** START OF Provided data **

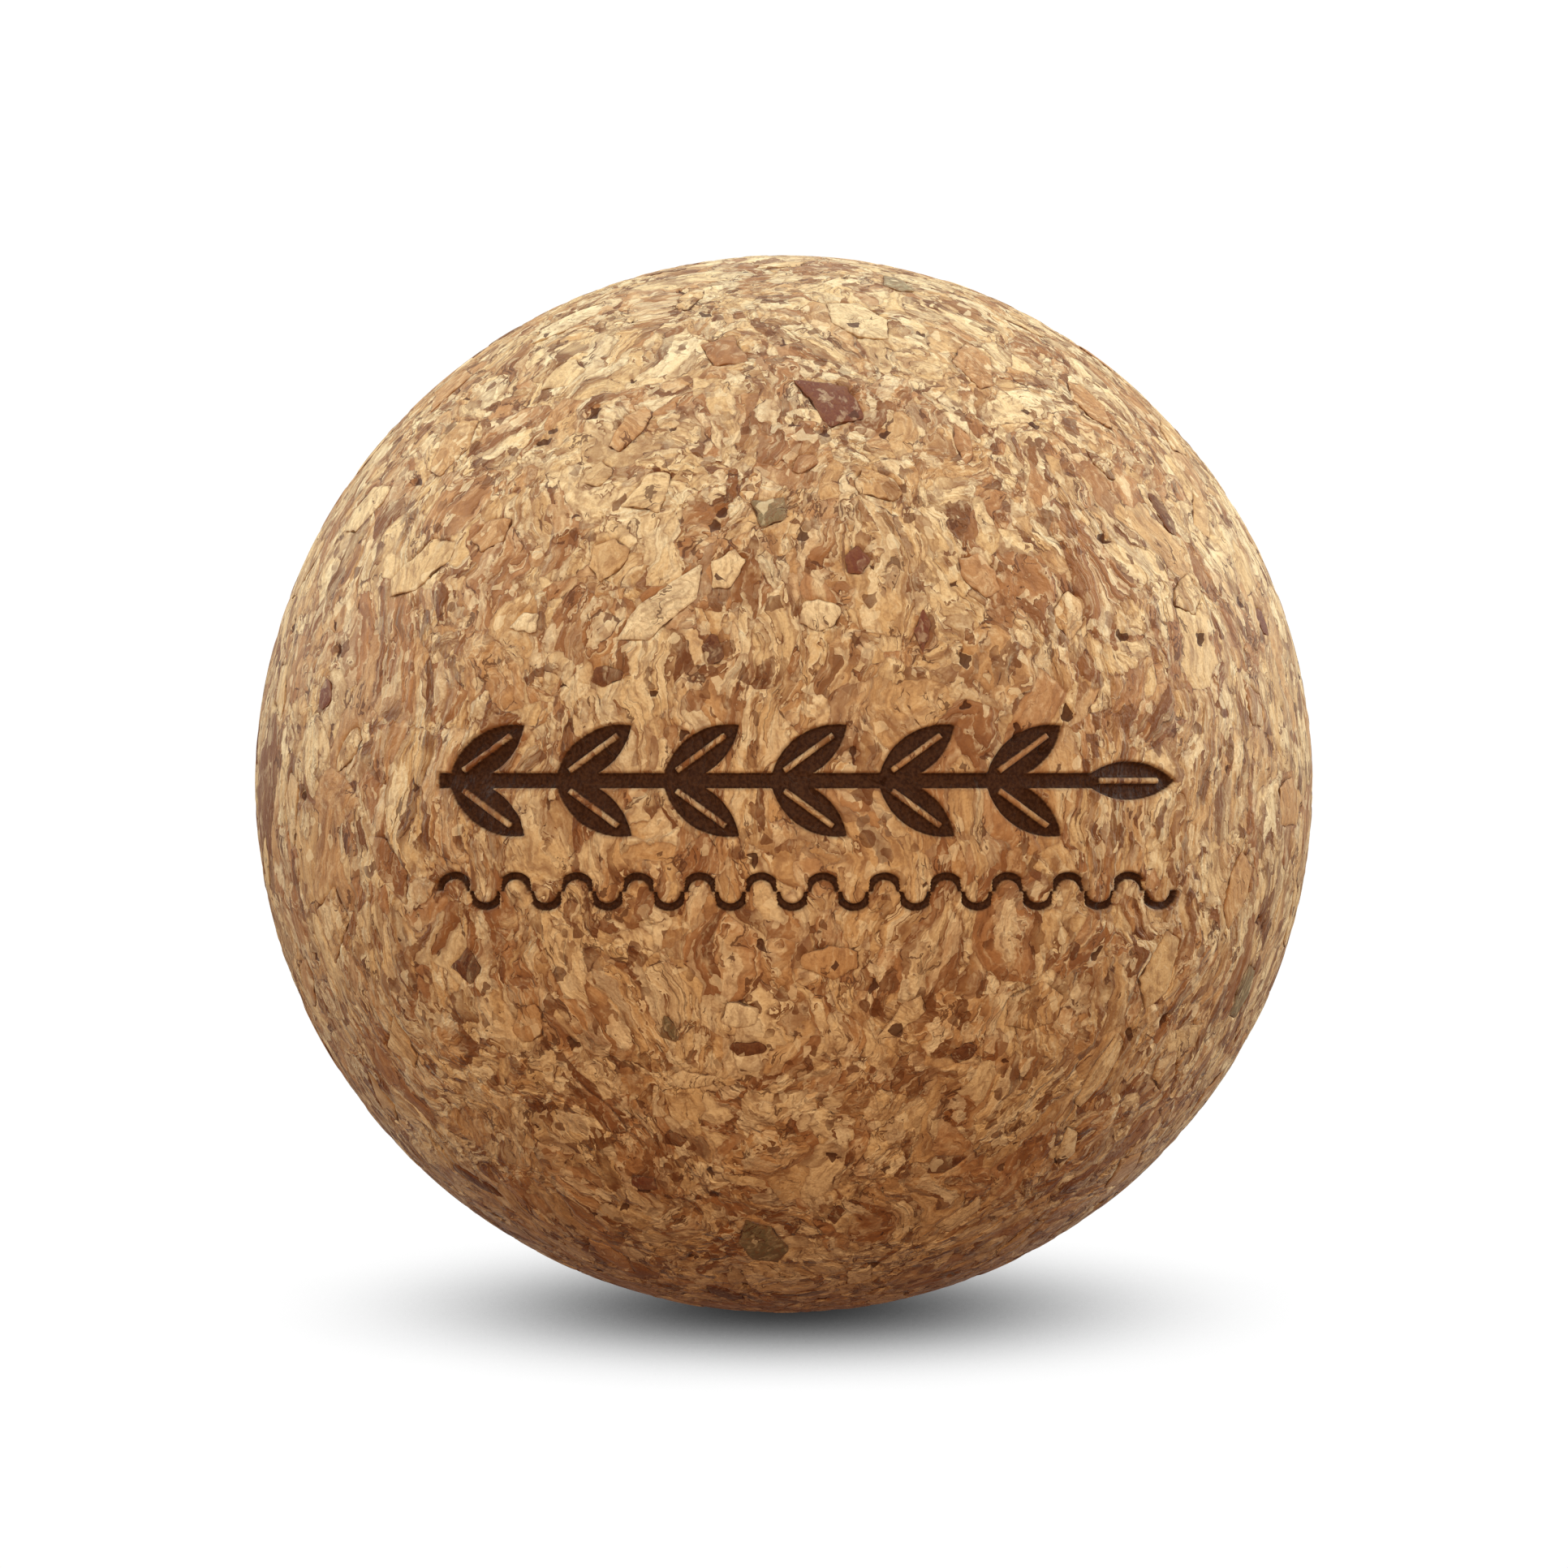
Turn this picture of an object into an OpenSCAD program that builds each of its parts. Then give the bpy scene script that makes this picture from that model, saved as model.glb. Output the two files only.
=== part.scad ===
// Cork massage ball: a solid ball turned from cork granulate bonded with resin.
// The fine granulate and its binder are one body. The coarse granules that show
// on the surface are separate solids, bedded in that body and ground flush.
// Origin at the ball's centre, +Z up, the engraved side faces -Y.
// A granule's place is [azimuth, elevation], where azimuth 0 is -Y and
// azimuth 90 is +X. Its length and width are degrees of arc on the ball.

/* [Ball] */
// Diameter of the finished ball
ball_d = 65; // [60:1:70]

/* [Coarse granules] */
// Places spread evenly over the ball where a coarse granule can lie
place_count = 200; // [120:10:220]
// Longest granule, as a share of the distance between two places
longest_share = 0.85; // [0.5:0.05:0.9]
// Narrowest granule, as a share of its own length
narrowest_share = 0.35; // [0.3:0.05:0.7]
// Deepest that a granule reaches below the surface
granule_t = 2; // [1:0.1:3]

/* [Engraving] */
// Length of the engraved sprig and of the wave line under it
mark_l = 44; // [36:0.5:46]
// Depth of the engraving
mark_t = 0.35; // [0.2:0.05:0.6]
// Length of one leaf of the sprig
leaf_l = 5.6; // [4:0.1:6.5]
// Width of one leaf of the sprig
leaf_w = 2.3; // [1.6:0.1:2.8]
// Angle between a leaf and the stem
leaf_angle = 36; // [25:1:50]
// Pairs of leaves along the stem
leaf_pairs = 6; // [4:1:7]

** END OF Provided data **

Work to complete:
Repeat exactly, please, each line from the beginning of the data through the line with "ball_d = 65; // [60:1:70]" in it, and only those lines.

Correct answer:
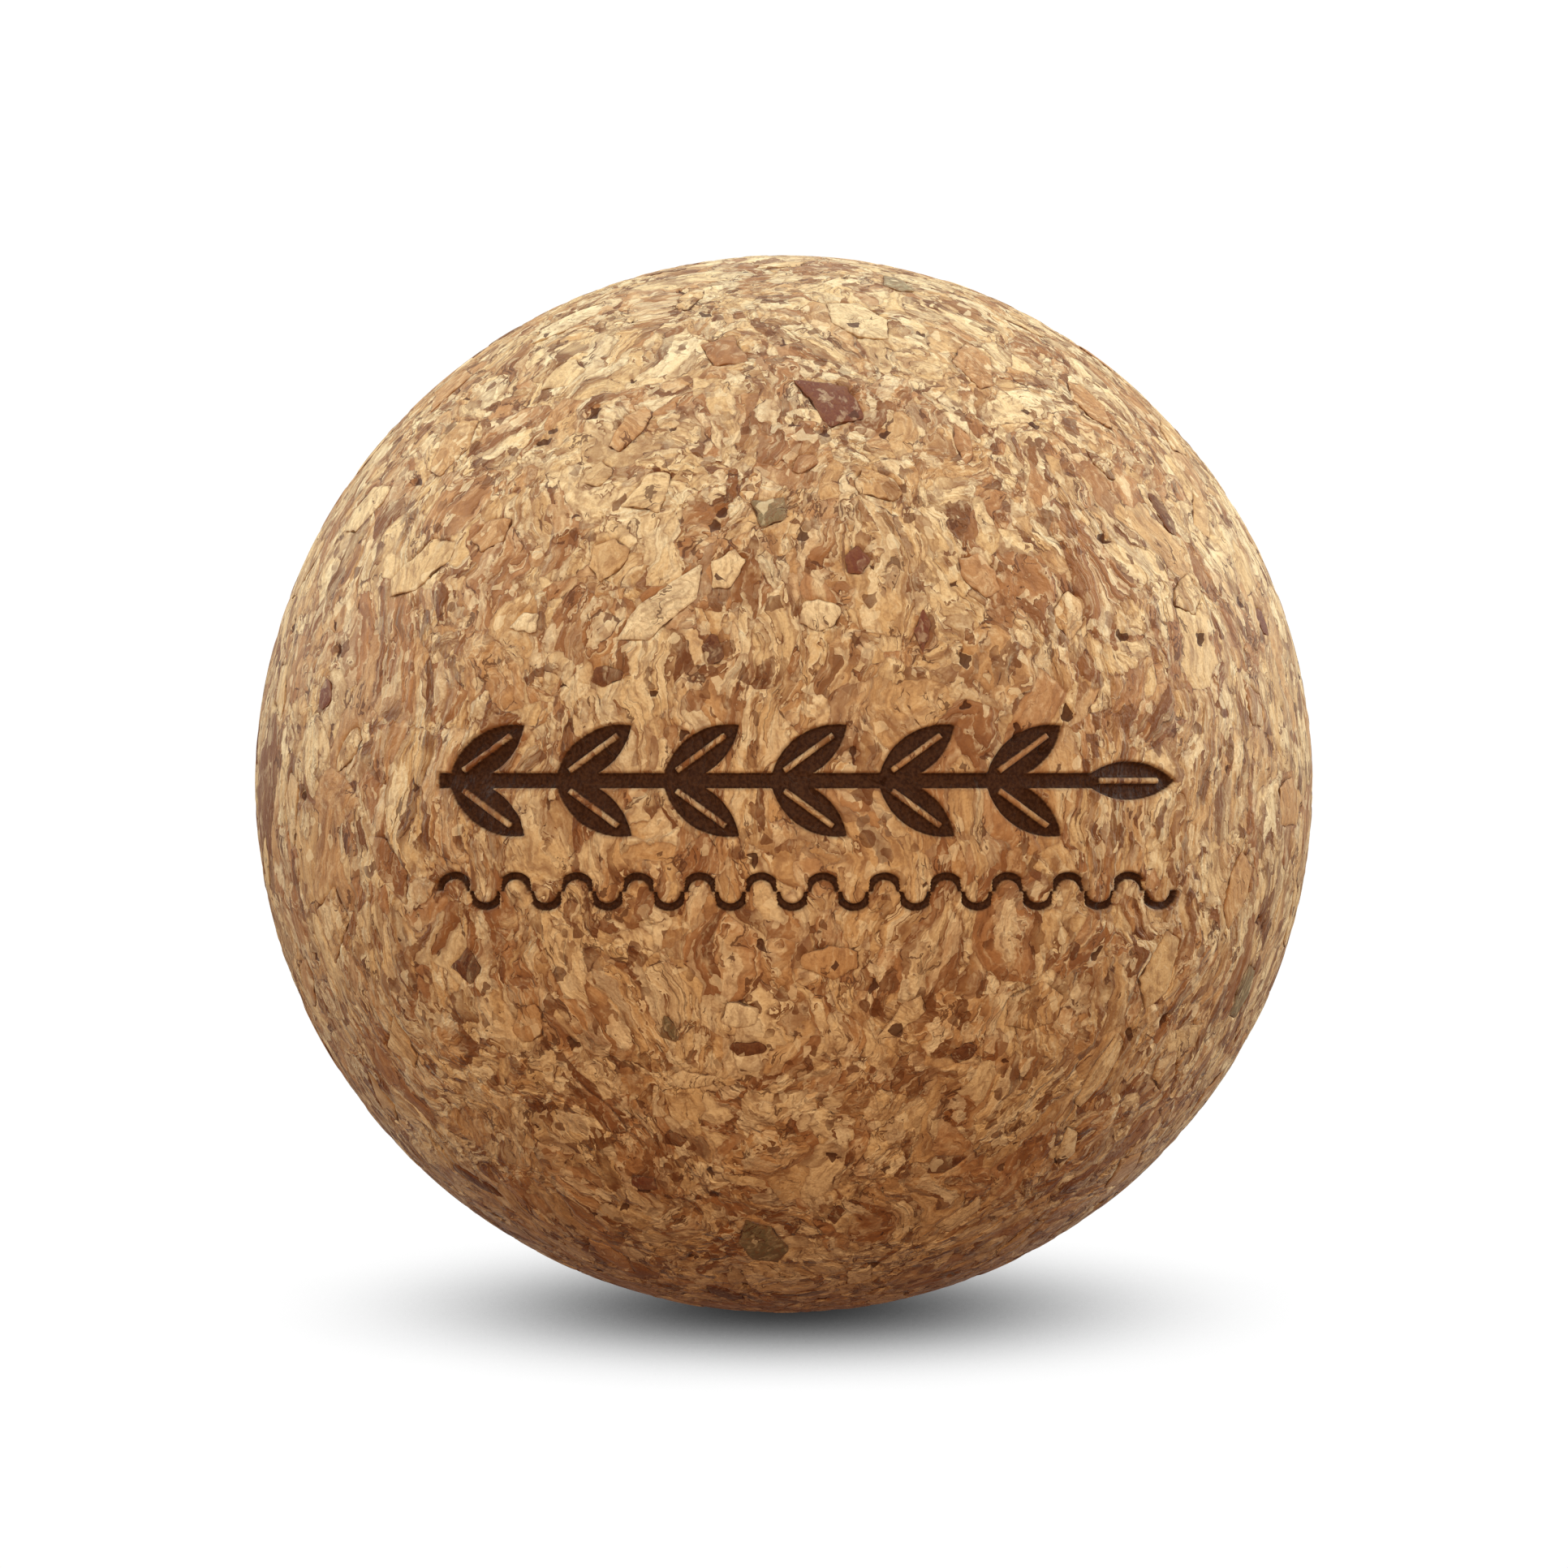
Turn this picture of an object into an OpenSCAD program that builds each of its parts. Then give the bpy scene script that makes this picture from that model, saved as model.glb. Output the two files only.
=== part.scad ===
// Cork massage ball: a solid ball turned from cork granulate bonded with resin.
// The fine granulate and its binder are one body. The coarse granules that show
// on the surface are separate solids, bedded in that body and ground flush.
// Origin at the ball's centre, +Z up, the engraved side faces -Y.
// A granule's place is [azimuth, elevation], where azimuth 0 is -Y and
// azimuth 90 is +X. Its length and width are degrees of arc on the ball.

/* [Ball] */
// Diameter of the finished ball
ball_d = 65; // [60:1:70]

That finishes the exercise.